<<<<
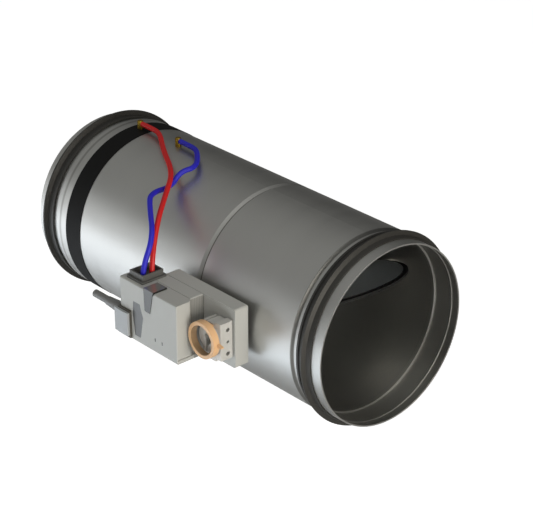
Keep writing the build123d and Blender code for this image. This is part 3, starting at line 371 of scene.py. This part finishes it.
def finish(name, color, roughness, metallic=0.0, specular=0.5, edge=0.0004, edge_gain=3.0,
           drift_scale=30.0, drift_amount=0.06, stretch=(1, 1, 1), grain=900.0, bump=0.05,
           overlays=()):
    """Opaque finish built from the shared groups, kept by its name."""
    made = bpy.data.materials.new(name)
    made.use_nodes = True
    tree = made.node_tree
    shader = tree.nodes["Principled BSDF"]
    shader.inputs["Metallic"].default_value = metallic
    shader.inputs["Specular IOR Level"].default_value = specular
    tone = node(tree, "ShaderNodeGroup", node_tree=drift)
    tone.inputs["Color"].default_value = (*color, 1)
    tone.inputs["Scale"].default_value = drift_scale
    tone.inputs["Amount"].default_value = drift_amount
    tone.inputs["Stretch"].default_value = stretch
    rim = node(tree, "ShaderNodeGroup", node_tree=soft_edges)
    rim.inputs["Radius"].default_value = edge
    rim.inputs["Gain"].default_value = edge_gain
    paler = tuple(min(1.0, channel * edge_lift) for channel in color)
    blend = laid_over(tree, tone.outputs["Color"], rim.outputs["Mask"], paler)
    for group, settings, overlay_color in overlays:
        layer = node(tree, "ShaderNodeGroup", node_tree=group)
        for title, value in settings.items():
            layer.inputs[title].default_value = value
        blend = laid_over(tree, blend, layer.outputs["Mask"], overlay_color)
    tree.links.new(blend, shader.inputs["Base Color"])
    rough = number(tree, "ADD", tone.outputs["Value"], roughness, clamp=True)
    tree.links.new(rough, shader.inputs["Roughness"])
    skin = node(tree, "ShaderNodeTexCoord")
    speck = node(tree, "ShaderNodeTexNoise")
    speck.inputs["Scale"].default_value = grain
    speck.inputs["Detail"].default_value = grain_detail
    tree.links.new(skin.outputs["Object"], speck.inputs["Vector"])
    relief = node(tree, "ShaderNodeBump")
    relief.inputs["Strength"].default_value = bump
    relief.inputs["Distance"].default_value = grain_height
    tree.links.new(speck.outputs["Fac"], relief.inputs["Height"])
    tree.links.new(rim.outputs["Normal"], relief.inputs["Normal"])
    tree.links.new(relief.outputs["Normal"], shader.inputs["Normal"])
    finishes[name] = made


# %% [markdown]
# ### Sheet metal
# Galvanised sheet is satin: a mirror blurred by its own fine grain. Roughness alone makes that
# here, as the zinc's flowers are too faint to show at this size. Painted shade lies in creases at
# the right edge of the rolled groove and at the shoulder at each end. The blade is duller sheet,
# and its rim is painted dark, as painted shade.

# %% Sheet metal
groove_crease_shade = {"Place": -0.1850, "Half Width": 0.0006}
outlet_crease_shade = {"Place": -0.0401, "Half Width": 0.0012}
inlet_crease_shade = {"Place": -0.4290, "Half Width": 0.0014}
blade_normal = {"Plate Normal": (-0.3551, 0, 0.9348)}
finish("galvanised_sheet", (0.52, 0.52, 0.505), 0.42, metallic=1.0, edge=0.0002, edge_gain=1.5,
       drift_scale=9.0, drift_amount=0.08, stretch=(6, 1, 1),
       # painted shade on the inside of the duct
       overlays=[(inside_shade, {"Gain": 4.0}, (0.40, 0.395, 0.375)),
                 # painted shade in the groove's crease and at the shoulder at each end
                 (crease_shade, groove_crease_shade, (0.20, 0.195, 0.18)),
                 (crease_shade, outlet_crease_shade, (0.25, 0.25, 0.24)),
                 (crease_shade, inlet_crease_shade, (0.34, 0.335, 0.32))])
# painted shade: the rim of the blade's plates is laid over nearly black
finish("blade_sheet", (0.42, 0.45, 0.455), 0.5, metallic=1.0, drift_scale=12.0, edge=0.0001,
       overlays=[(plate_rim_shade, blade_normal, (0.02, 0.02, 0.02))])
print(len(finishes), "finishes so far")

# %% [markdown]
# ### Rubber and tape
# The gaskets are dark grey rubber with a soft shine along their lips. The blade's lip and the
# sealing band are darker and duller still, so they need a low specular level as well as a dark
# colour: with the usual one, the pale floor would turn them grey.

# %% Rubber and tape
finish("dark_rubber", (0.030, 0.029, 0.026), 0.46, drift_scale=20.0, specular=0.4)
finish("black_rubber", (0.010, 0.010, 0.010), 0.7, specular=0.15)
finish("black_tape", (0.009, 0.009, 0.009), 0.6, specular=0.1)
print(len(finishes), "finishes so far")

# %% [markdown]
# ### Fittings and hoses
# The elbows are turned brass, and the hoses are soft coloured plastic with a low shine. The
# hoses could let a little light through, but at 6 mm across that doesn't show.

# %% Fittings and hoses
finish("brass", (0.34, 0.22, 0.03), 0.42, metallic=1.0)
finish("red_hose", (0.60, 0.012, 0.013), 0.42, drift_amount=0.1, specular=0.35)
finish("blue_hose", (0.022, 0.018, 0.50), 0.42, drift_amount=0.1, specular=0.35)
finish("cable_sheath", (0.19, 0.19, 0.185), 0.45)
print(len(finishes), "finishes so far")

# %% [markdown]
# ### Moulded plastic
# The controller's shells are fine-grained pale grey plastic. The covers on them are glossier and
# darker, and the release button is glossy enough to mirror the two hoses above it, which is why
# its roughness is so low. The position ring is orange, with painted shade on its inside.

# %% Moulded plastic
ring_inside_shade = {"Centre": (-0.1209, 0, 0), "Across": (1, 0, 1)}
housing_color = (0.44, 0.445, 0.425)
finish("grey_housing", housing_color, 0.48, drift_amount=0.03)
# painted shadow of the ribs over the end face
finish("rib_shaded_housing", housing_color, 0.48, drift_amount=0.03,
       overlays=[(rib_shadows, {"Pitch": 0.0022}, (0.20, 0.20, 0.19))])
finish("pale_plastic", (0.42, 0.44, 0.455), 0.45, drift_amount=0.03, specular=0.3)
finish("mid_grey_plastic", (0.095, 0.098, 0.10), 0.18, drift_amount=0.04, bump=0.02)
# painted light and shade: the front and sides are laid over nearly black, so the top reads paler
finish("button_plastic", (0.165, 0.165, 0.155), 0.10, drift_amount=0.04, edge=0.0002, bump=0.02,
       specular=0.8, overlays=[(plate_rim_shade, {"Plate Normal": (0, 0, 1)}, (0.018, 0.018, 0.016))])
finish("dark_plastic", (0.10, 0.10, 0.095), 0.45)
finish("terminal_plastic", (0.080, 0.074, 0.060), 0.45)
finish("black_plastic", (0.02, 0.02, 0.02), 0.45)
# painted shade on the inside of the position ring
finish("orange_plastic", (0.74, 0.46, 0.245), 0.42,
       overlays=[(inside_shade, ring_inside_shade, (0.36, 0.235, 0.13))])
print(len(finishes), "finishes so far")

# %% [markdown]
# ### Clamp, gears and board
# The clamp is a pale casting with a coarser grain, only partly metallic because of its oxide
# skin. The gears and screws are dark and oiled. The board inside is green, and only a view into
# an opened housing would show it.

# %% Clamp, gears and board
finish("cast_clamp", (0.56, 0.555, 0.53), 0.42, metallic=0.2, grain=500.0, bump=0.12)
finish("steel", (0.72, 0.71, 0.68), 0.34, metallic=1.0)
finish("dark_metal", (0.018, 0.017, 0.017), 0.55, specular=0.3)
finish("green_board", (0.02, 0.12, 0.05), 0.4)
print(len(finishes), "finishes in all")

# %% [markdown]
# ### Who wears what
# The record names a slot for each solid, so most finishes go by the record. Four pieces look
# different in the photograph from the other pieces of their slot, and get a finish of their own.

# %% Give each solid its finish
slot_of = {row["node"]: row["material_slot"] for row in frame["record"]["subparts"]}
slot_of["strain_relief"] = "cable_sheath"
slot_of["middle_housing"] = "rib_shaded_housing"
slot_of["terminal_block"] = "terminal_plastic"
slot_of["release_button"] = "button_plastic"
for name, piece in nodes.items():
    for slot in piece.material_slots:
        slot.material = finishes[slot_of[name]]
soft_red_hose.data.materials.append(finishes["red_hose"])
soft_blue_hose.data.materials.append(finishes["blue_hose"])
print(len(nodes), "solids dressed")

# %% [markdown]
# ## Floor
# The regulator hangs in its duct, so the plain floor is well below it. To the camera the floor
# is white, by Is Camera Ray, so a white background puts no more light on the object. Mirrors get
# only a small share of that white: with the full share the casing's flank was one white patch.
# A bent backdrop would hide the horizon too, but metal would mirror its bend.

# %% Floor
floor_height = -0.62
floor_reach = 9.0
floor_mesh = bpy.data.meshes.new("studio_floor")
corners = [(-floor_reach, -floor_reach), (floor_reach, -floor_reach),
           (floor_reach, floor_reach), (-floor_reach, floor_reach)]
floor_mesh.from_pydata([(x, y, floor_height) for x, y in corners], [], [(0, 1, 2, 3)])
floor = bpy.data.objects.new("studio_floor", floor_mesh)
bpy.context.scene.collection.objects.link(floor)
print("floor at", floor_height)

# %% Floor paint
floor_color = (0.33, 0.33, 0.33, 1)
white = (1.0, 1.0, 1.0, 1)
white_to_camera = 0.9
share_to_mirrors = 0.06
paint = bpy.data.materials.new("studio_floor")
paint.use_nodes = True
tree = paint.node_tree
tree.nodes.remove(tree.nodes["Principled BSDF"])
matt = node(tree, "ShaderNodeBsdfDiffuse")
matt.inputs["Color"].default_value = floor_color
glow = node(tree, "ShaderNodeEmission")
glow.inputs["Color"].default_value = white
ray = node(tree, "ShaderNodeLightPath")
mirrored = number(tree, "MULTIPLY", ray.outputs["Is Glossy Ray"], share_to_mirrors)
seen = number(tree, "ADD", ray.outputs["Is Camera Ray"], mirrored, clamp=True)
seen = number(tree, "ADD", seen, ray.outputs["Is Transmission Ray"], clamp=True)
tree.links.new(number(tree, "MULTIPLY", seen, white_to_camera), glow.inputs["Strength"])
both = node(tree, "ShaderNodeAddShader")
tree.links.new(matt.outputs[0], both.inputs[0])
tree.links.new(glow.outputs[0], both.inputs[1])
tree.links.new(both.outputs[0], tree.nodes["Material Output"].inputs["Surface"])
floor_mesh.materials.append(paint)
print("floor glows", white_to_camera, "to the camera")

# %% [markdown]
# ## Lamps
# Metal shows what is round it. Three lamps face down, just above the floor: they make the lit
# patches that the casing's flank mirrors, and as an area lamp can't be seen from behind, they
# don't show themselves. Three soft lamps light the object, the strongest and warmest from the
# right. White cards round the object would do it too, but they would show in other views.

# %% Lamps
def soft_lamp(name, place, aim, size, power, color):
    """Large square lamp that points at a place."""
    lamp = bpy.data.lights.new(name, "AREA")
    lamp.shape = "SQUARE"
    lamp.size = size
    lamp.energy = power
    lamp.color = color
    stand = bpy.data.objects.new(name, lamp)
    stand.location = place
    stand.rotation_euler = (Vector(aim) - Vector(place)).to_track_quat("-Z", "Y").to_euler()
    bpy.context.scene.collection.objects.link(stand)
    print(name, "of", power, "W")


soft_lamp("floor_lamp", place=(-1.94, -1.36, -0.30), aim=(-1.94, -1.36, -0.6),
          size=2.0, power=86.0, color=(0.88, 0.935, 1.0))
soft_lamp("front_floor_lamp", place=(0.6, -1.75, -0.25), aim=(0.6, -1.75, -0.6),
          size=2.0, power=95.0, color=(0.97, 0.99, 1.0))
soft_lamp("near_floor_lamp", place=(-0.70, -0.66, -0.50), aim=(-0.70, -0.66, -0.6),
          size=0.34, power=3.8, color=(0.80, 0.90, 1.0))
soft_lamp("left_lamp", place=(-1.8, -1.3, -0.1), aim=(-0.4, -0.1, 0.0),
          size=1.2, power=4.2, color=(0.97, 0.99, 1.0))
soft_lamp("top_lamp", place=(1.0, -0.1, 2.0), aim=(-0.2, -0.1, 0.0),
          size=1.2, power=8.0, color=(1.0, 0.98, 0.94))
soft_lamp("right_lamp", place=(2.4, -0.3, 0.3), aim=(0.0, -0.1, 0.0),
          size=1.2, power=44.0, color=(1.0, 0.94, 0.84))

# %% [markdown]
# ## World
# The room is dark behind the duct and grey overhead, which gives the casing its dull top. Its
# level is the direction's Z, raised a little towards the front. To the camera it is white, as
# the floor is, so that a low view shows no grey band over the horizon.

# %% World
room_dark = (0.05, 0.05, 0.048, 1)
room_pale = (0.40, 0.40, 0.385, 1)
lift_to_front = -0.4
world = bpy.data.worlds.new("studio_room")
bpy.context.scene.world = world
world.use_nodes = True
tree = world.node_tree
room = tree.nodes["Background"]
direction = node(tree, "ShaderNodeTexCoord")
split = node(tree, "ShaderNodeSeparateXYZ")
tree.links.new(direction.outputs["Generated"], split.inputs[0])
front = number(tree, "MULTIPLY", split.outputs["Y"], lift_to_front)
level = number(tree, "ADD", split.outputs["Z"], front, clamp=True)
shade = node(tree, "ShaderNodeMix", data_type="RGBA")
shade.inputs["A"].default_value = room_dark
shade.inputs["B"].default_value = room_pale
tree.links.new(level, shade.inputs["Factor"])
ray = node(tree, "ShaderNodeLightPath")
seen = number(tree, "ADD", ray.outputs["Is Camera Ray"], ray.outputs["Is Transmission Ray"],
              clamp=True)
backdrop = node(tree, "ShaderNodeMix", data_type="RGBA")
backdrop.inputs["B"].default_value = white
tree.links.new(seen, backdrop.inputs["Factor"])
tree.links.new(shade.outputs["Result"], backdrop.inputs["A"])
tree.links.new(backdrop.outputs["Result"], room.inputs["Color"])
print("room is graded from behind to overhead, and white to the camera")

# %% [markdown]
# ## Finish
# The view transform is set to Standard, and the scene is brought up to date.

# %% Finish
bpy.context.scene.view_settings.view_transform = "Standard"
bpy.context.view_layer.update()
>>>>
* [What the task requires]: Looking back at the lines above, state how many contain the word "this", and supply nothing besides the number.

* [Response]: 2